4. We believe that the Universal Service Commitment should deliver a minimum
2 Mbps under normal circumstances, to all users. This achievable objective would provide a greater range of services to all areas of the United Kingdom.
5. Currently, the Network Design and Procurement Group will define its own targets, delivery mechanisms and terms of reference. This is not acceptable for the delivery of the Universal Service Commitment. The Government must publish a set of publicly available guidelines, defining what the targets are and the best practice for delivering them.
6. While we accept it is appropriate that the Network Design and Procurement Group be consulted in designing the procurement process, the Government needs to state expressly that value for money will be a cornerstone of its procurement model rather than proceed with a purely cost-based reverse auction.
7. In order to maximise the benefits of the Government's ambition to provide the Universal Service Commitment through Next Generation Access networks, we believe that where possible the economic data of the upgrade should be placed in the public domain.
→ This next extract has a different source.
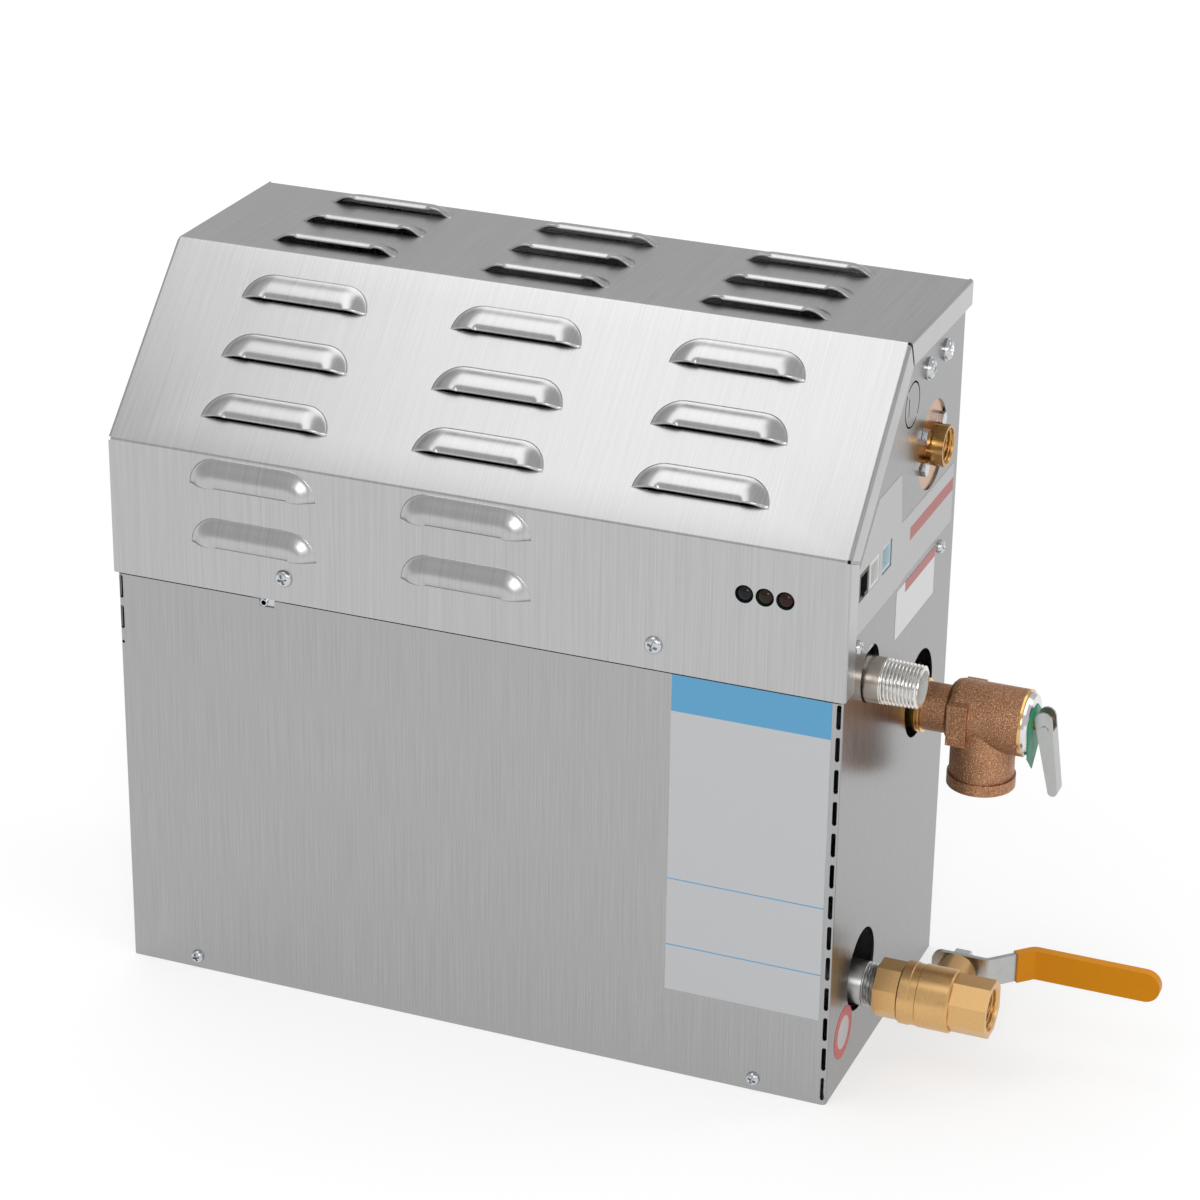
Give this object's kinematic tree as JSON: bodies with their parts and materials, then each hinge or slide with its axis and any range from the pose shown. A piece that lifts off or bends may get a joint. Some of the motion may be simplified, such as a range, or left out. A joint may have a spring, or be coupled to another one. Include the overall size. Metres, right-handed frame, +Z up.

This offers the opportunity to use the USC as a testing ground for the roll-out of Next Generation Access.
Next Generation Access
8. We share the Government's enthusiasm for the swift development of Next Generation Networks and for maximising access to those networks. We believe that the United Kingdom's competitiveness is, to a significant effect, dependent on its telecommunications network. However, we have doubts about aspects of the Government's policies to achieve an objective with which we entirely agree.
9. The evidence we have heard suggests that there is no pent-up pressure for super-fast broadband from consumers, due both to a lack of new applications and an unwillingness to pay higher bills for internet access. We do not believe that the Government has yet made the case for intervening in the market to provide NGA access to consumers who already receive a reasonable quality of service. Furthermore, we conclude that achieving a universal service of 2Mbps should be the priority.
10. We accept the analysis that, given the current public policy framework, an entirely market-driven approach to NGA roll-out is unlikely to deliver NGA to every home. Therefore, if there is to be near-universal access to NGA, changes to public policy or some form of Government intervention will be necessary. Changes in public policyfor example to allow competitor access to BT's ducts, or to the rating of fibre optic networksmight prompt the market to deliver, and technology itself is changing rapidly. Whether this is the right time to intervene with public money and what form this intervention should take remains an open question.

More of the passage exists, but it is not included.